I'd like this sweater, as well. A very nice range of sizes, for which we thank you very, very much!

At 2:38 p.m., Blogger leigh said...

When I came across a knitting pattern with a crocheted boarder, I learned to crochet. You can learn anything from a good set of instructions; and trying out new techniques is part of the thrill of the Make - for me anyway.

At 8:26 a.m., Blogger knitty_kat said...

This is gorgeous Mandy!!

I like your idea of including the knitting suggestion with the pattern.

I think it's lovely the way it is. I don't crochet but I don't see that it would be all the challenging to at least try it.

At 10:40 a.m., Blogger Dani said...

There are tons of patterns out there and every pattern isn't for every body.
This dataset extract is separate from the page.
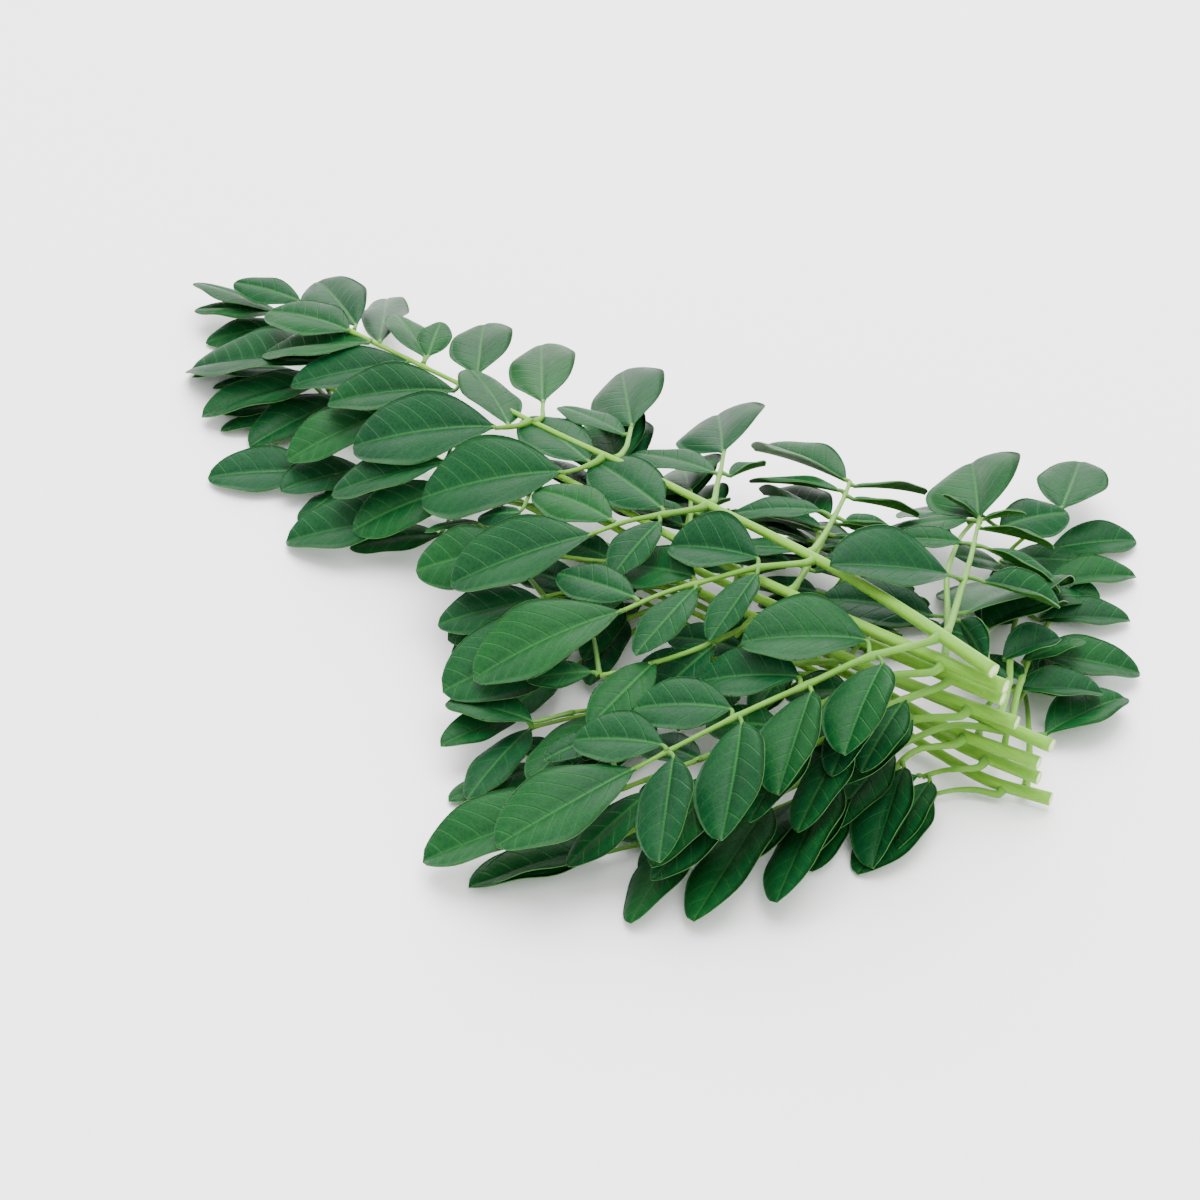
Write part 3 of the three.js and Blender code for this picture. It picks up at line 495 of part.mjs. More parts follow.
// A leaflet: a sphere of four meridians whose rings become the sections of a
// folded blade, from inside the stalk to the tip.
function leaflet(row, grow) {
  const A = new THREE.Vector3(row[0], row[1], row[2]);
  const B = new THREE.Vector3(row[3], row[4], row[5]);
  const T = new THREE.Vector3(row[6], row[7], row[8]);
  const dU = new THREE.Vector3(row[9], row[10], row[11]);
  const dL = new THREE.Vector3(row[12], row[13], row[14]);
  const h = row[15], end = row[16] === 1;
  const axis = T.clone().sub(B), len = axis.length();
  axis.normalize();
  const normal = dL.clone().sub(dU).cross(axis).normalize();
  if (normal.z < 0) normal.negate();
  const rings = [];
  const root = A.distanceTo(B) > 0.6 ? A.clone().sub(B).normalize() : axis.clone().negate();
  rings.push({ c: A.clone().addScaledVector(root, 0.12), w: PETIOLULE_RADIUS + grow, n: PETIOLULE_RADIUS + grow });
  for (const t of STATIONS) {
    const c = B.clone().lerp(T, t);
    c.z += ARCH * len * 4 * t * (1 - t);
    rings.push({ c, w: h * profile(t, end) + grow, n: LEAF_THICKNESS / 2 * (1 - 0.3 * t) + grow * 1.3 });
  }
  const g = new THREE.SphereGeometry(1, 4, rings.length + 1);
  const pos = g.attributes.position;
  for (let i = 0; i < pos.count; i++) {
    const x = pos.getX(i), y = pos.getY(i), z = pos.getZ(i);
    const k = Math.round(Math.acos(Math.max(-1, Math.min(1, y))) / Math.PI * (rings.length + 1));
    let p;
    if (k === 0) p = rings[0].c.clone().addScaledVector(root, 0.2 + grow);
    else if (k === rings.length + 1) p = T.clone().addScaledVector(axis, grow);
    else {
      const r = rings[k - 1];
      p = r.c.clone();
      if (Math.abs(x) > Math.abs(z)) p.addScaledVector(x < 0 ? dU : dL, r.w);
      else p.addScaledVector(normal, z > 0 ? r.n : -r.n);
    }
    pos.setXYZ(i, p.x, p.y, p.z);
  }
  return toSolid(g);
}

// A stem or stalk: a polygon extruded along its centre line, then tapered ring
// by ring.
function stalk(path, r, sides, grow) {
  const pts = path.map((p) => new THREE.Vector3(...p));
  if (grow > 0) {
    const a = pts[0].clone().sub(pts[1]).normalize(), b = pts[pts.length - 1].clone().sub(pts[pts.length - 2]).normalize();
    pts[0].addScaledVector(a, grow); pts[pts.length - 1].addScaledVector(b, grow);
  }
  const curve = new THREE.CatmullRomCurve3(pts);
  const shape = new THREE.Shape();
  for (let i = 0; i < sides; i++) {
    const a = 2 * Math.PI * (i + 0.5) / sides;
    if (i === 0) shape.moveTo(Math.cos(a), Math.sin(a)); else shape.lineTo(Math.cos(a), Math.sin(a));
  }
  shape.closePath();
  const steps = pts.length - 1;
  const g = new THREE.ExtrudeGeometry(shape, { steps, bevelEnabled: false, extrudePath: curve });
  const centres = curve.getSpacedPoints(steps);
  const pos = g.attributes.position, v = new THREE.Vector3(), c = new THREE.Vector3();
  for (let i = 0; i < pos.count; i++) {
    v.fromBufferAttribute(pos, i);
    let k = 0, best = 1e9;
    centres.forEach((q, j) => { const d = Math.abs(q.distanceTo(v) - 1); if (d < best) { best = d; k = j; } });
    c.copy(centres[k]);
    const rad = r[0] + (r[1] - r[0]) * k / steps + grow;
    v.sub(c).multiplyScalar(rad).add(c);
    pos.setXYZ(i, v.x, v.y, v.z);
  }
  return toSolid(g);
}

function largest(solid) {
  const parts = solid.decompose();
  return parts.reduce((a, b) => (b.volume() > a.volume() ? b : a));
}

function piece(stems, leaflets, sides, grow) {
  const solids = stems.map((s, i) => stalk(s.path, s.r, i === 0 ? sides : STALK_SIDES, grow));
  for (const row of leaflets) solids.push(leaflet(row, grow));
  return wasm.Manifold.union(solids).simplify(0.04);
}

// ---- pieces -----------------------------------------------------------------
const pieces = [];
for (const frond of FRONDS) {
  const joined = frond.pinnae.filter((p) => p.joined);
  const stemRows = frond.stem.leaflets.concat(...joined.map((p) => p.leaflets));
  pieces.push({ name: frond.name + '_stem', stems: [frond.stem, ...joined], rows: stemRows, sides: STEM_SIDES });
  for (const p of frond.pinnae) {
    if (!p.joined) pieces.push({ name: p.name, stems: [p], rows: p.leaflets, sides: STALK_SIDES });
  }
}

const GREEN_STEM = 0x8fc050, GREEN_LEAF = 0x2f7038;
const group = new THREE.Group();
group.name = 'moringa_leaf_bunch';
const kept = [];
for (const item of pieces) {
  let solid = largest(piece(item.stems, item.rows, item.sides, 0));
  const box = solid.boundingBox();
  for (const other of kept) {
    const b = other.box;
    if (b.min[0] > box.max[0] || b.max[0] < box.min[0] || b.min[1] > box.max[1] || b.max[1] < box.min[1] ||
        b.min[2] > box.max[2] || b.max[2] < box.min[2]) continue;
    if (solid.intersect(other.solid).volume() > 1e-3) solid = solid.subtract(other.fat);
  }
  solid = largest(solid);
  const fat = piece(item.stems, item.rows, item.sides, CLEARANCE);
  kept.push({ solid, fat, box: fat.boundingBox() });
  solid = largest(solid.simplify(0.04));
  const m = solid.getMesh();
  const geometry = new THREE.BufferGeometry();
  const n = m.numProp, count = m.vertProperties.length / n;
  const xyz = new Float32Array(count * 3);
  for (let i = 0; i < count; i++) for (let j = 0; j < 3; j++) xyz[3 * i + j] = m.vertProperties[n * i + j];
  geometry.setAttribute('position', new THREE.BufferAttribute(xyz, 3));
  geometry.setIndex(new THREE.BufferAttribute(new Uint32Array(m.triVerts), 1));
  geometry.computeVertexNormals();
  const isStem = item.name.endsWith('_stem');
  const material = new THREE.MeshStandardMaterial({ color: isStem ? GREEN_STEM : GREEN_LEAF, roughness: isStem ? 0.5 : 0.45, metalness: 0 });
  const mesh = new THREE.Mesh(geometry, material);
  mesh.name = item.name;
  group.add(mesh);
}

export default group;
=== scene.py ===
"""Looks of the moringa leaf bunch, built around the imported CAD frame."""

import math
import random

import bpy
import numpy as np
from mathutils import Matrix, Vector


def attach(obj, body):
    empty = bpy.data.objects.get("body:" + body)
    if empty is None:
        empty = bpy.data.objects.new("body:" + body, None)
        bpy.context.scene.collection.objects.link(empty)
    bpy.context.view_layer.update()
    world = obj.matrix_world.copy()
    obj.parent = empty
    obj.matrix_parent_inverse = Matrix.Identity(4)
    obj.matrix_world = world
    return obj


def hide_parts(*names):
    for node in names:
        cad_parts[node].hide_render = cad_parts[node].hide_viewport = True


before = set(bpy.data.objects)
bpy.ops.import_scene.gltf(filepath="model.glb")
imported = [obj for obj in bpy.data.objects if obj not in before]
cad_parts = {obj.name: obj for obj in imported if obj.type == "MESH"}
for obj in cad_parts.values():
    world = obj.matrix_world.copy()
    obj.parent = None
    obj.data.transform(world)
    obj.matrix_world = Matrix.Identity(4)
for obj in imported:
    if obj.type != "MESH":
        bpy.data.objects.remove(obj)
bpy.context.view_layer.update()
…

As the designer, you should be true to your vision for the design. If I see a technique in a pattern that I don't want to bother with, I just pick another pattern. For every person like me, however, I bet there will be two people who aren't scared off by the crocheted border.

I liked your comments about respecting the strengths and weakness of knit and crochet. I prefer crochet for blankets and hats, and stick to knitting for clothing.

At 1:22 p.m., Blogger anna said...

I've never crocheted a stitch, but if that border were simple enough for a total beginner, I would do my best to learn how to make it. I like the idea of using the best tools and techniques for the design's needs.

At 10:16 a.m., Anonymous Rachael said...

I'm DYING for this. Seriously. If you need a test knitter, I'm your girl. I don't care if I'm reading chicken-scratch handwriting on a napkin, I have to have a sweater like that SOON. And I heard crochet borders, they're so EASY! Please pleae please please? Hi to Zak who left a nice comment the other day..... xo

At 6:54 a.m., Anonymous Karen said...

I love this sweater. Coincidentally just ordered some Rowan All Seasons Cotton. I will be watching for the pattern to be offered on your blog.

At 10:16 p.m., Blogger Andy's Crafts said...

Crochet gives it a different look , still is a crafty border. If you need testers for men stuff, I volunteer myself. Your work is great!